Machine: Sun Solaris SPARC on build and target machines
Oracle: Oracle 10g client (build machine only)
Perl: v. 5.10.0 (build machine only)
Perl modules: DBI, DBD::Oracle (1.22), PAR (1.008), pp (1.025), PerlIO (1.04) (build machine only)

 

How I did it:

Being the lazy bastard that I am, I decided to write a Perl module that would do my DBI connections for me once I supplied it the SID, username, and password. This module isn’t in CPAN, but you can probably find similar ones in there. Who knows maybe one day I’ll make it available to the public, but for now I will only explain how it works and show the tidbits I used to get it connecting without the Oracle client installed. Let’s call my module MyDB.pm (at the time of this writing, there is no MyDB.pm module in CPAN).

MyDB.pm: exports one subroutine: connect() connect() takes an array reference of 3 values: SID, username, password. It then uses the given SID to check against %configured_dbs and fetch hostname/IP,  port, and alternative SID. It then connects to the DBI. Pretty straight-forward.

Oracle Client: You’ll need the Oracle Client installed in your build machine. Or not. As long as you have access to the following files (the example here is for 10.1 version – your filenames may vary): libclntsh.so.10.1, and libnnz10.so. These are the magic libs that we will carry along with us.

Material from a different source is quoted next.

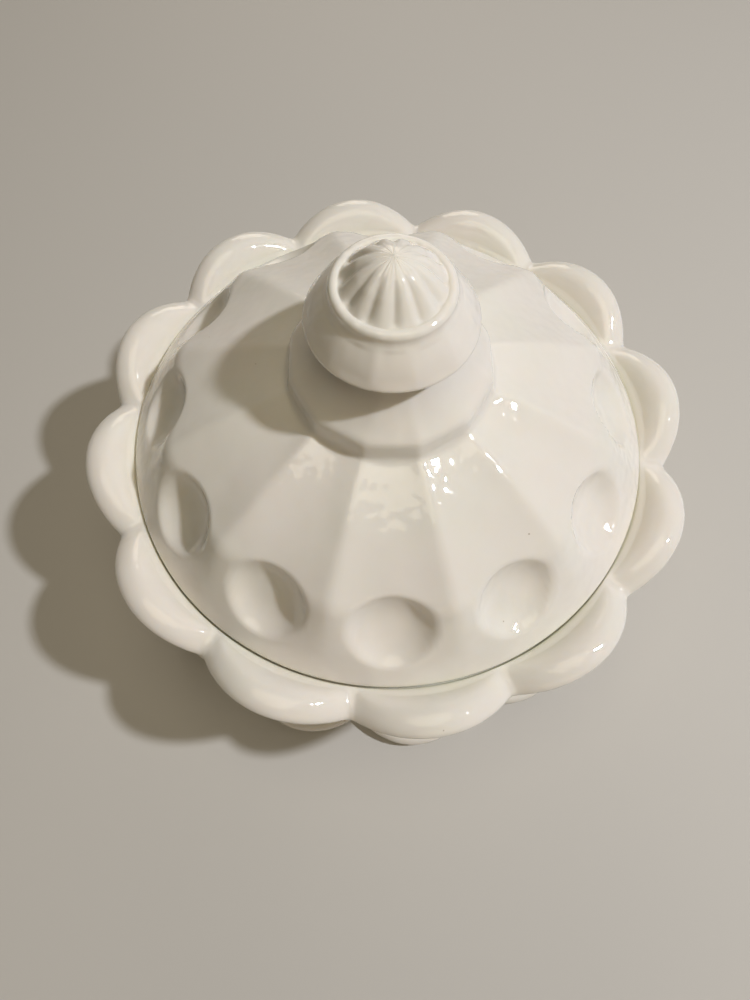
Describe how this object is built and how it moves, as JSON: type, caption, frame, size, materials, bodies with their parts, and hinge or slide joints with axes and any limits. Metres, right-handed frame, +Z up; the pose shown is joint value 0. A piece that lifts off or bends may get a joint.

PAR/pp: The Perl Archive Tool is a VERY handy module. It basically allows you to pack modules/files into a regular zip (renamed to .par) and even to create self extracting executables. It comes with tools such as parl to load those packages and deploy the scripts inside, or you can run it from inside a separate script to use your modules without having to install them in a specific path. Oh, and with the PAR self extracting executable, you can even bundle Perl core files and run it in a machine that doesn’t have Perl installed! Sweet, eh? pp is part of the PAR family – it’s thescript that does the creation of the par packages. One downside of PAR is that it creates potentially HUGE packages. A simple hello world can be over 2Mb large. But that’s not a concern in this tutorial, since we will be getting rid of having to keep Oracle up to date in every single machine, changing environment variables and the such.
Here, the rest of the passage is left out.